The Simonds taper saw hand file is 6" long, has a black oxide coating, and has a extra-slim triangular shape with single-cut American pattern teeth for filing handsaws with 60-degree angle teeth. The file tapers slightly toward the point to ease access between small saw teeth. It has single-cut American pattern teeth on all sides for finishing, sharpening, and deburring. The file edges are set and cut for filing gullets between saw teeth. The file's black oxide coating helps provide greater resistance to loading and rust than uncoated files. The tang can be used with an optional handle for secure gripping (sold separately).
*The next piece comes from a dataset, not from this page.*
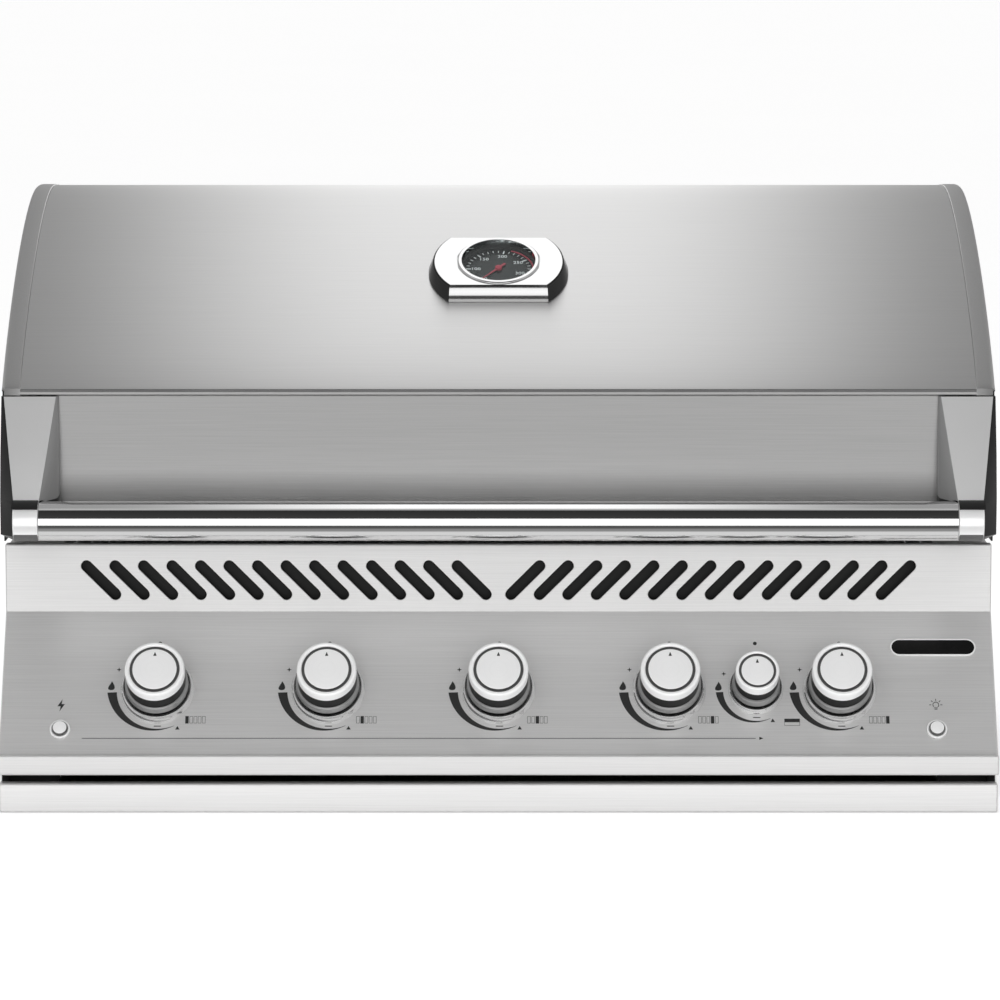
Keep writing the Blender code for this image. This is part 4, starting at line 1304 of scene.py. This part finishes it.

Hand files are used to remove material and smooth and shape workpieces. They have forward-facing cutting teeth and cut when pushed over either a stationary or rotating workpiece. Single-cut teeth are single rows cut diagonally across the width of the file. Double-cut teeth have two sets of rows cut in opposite directions. American pattern files have three coarseness grades. Coarse, also known as bastard cut, is suitable for efficient, heavy material removal where finish is not a concern. Medium, also known as second cut, offers average material removal and finish quality. Fine, also known as smooth cut, provides the smoothest finish. Swiss pattern files have eight coarseness grades, from 00 (coarse), 0 (medium), and 1 to 6 (fine to finest), offering a smoother finish than equivalent American pattern files. For Swiss pattern files the length of the tool is the length of the blade, not counting the tang, which is the pointed end fitted for a handle; for American pattern files the length of the tool is its entire length, including the tang.
Simonds International manufactures tools for cutting and finishing. The company, founded in 1832, is headquartered in Fitchburg, MA.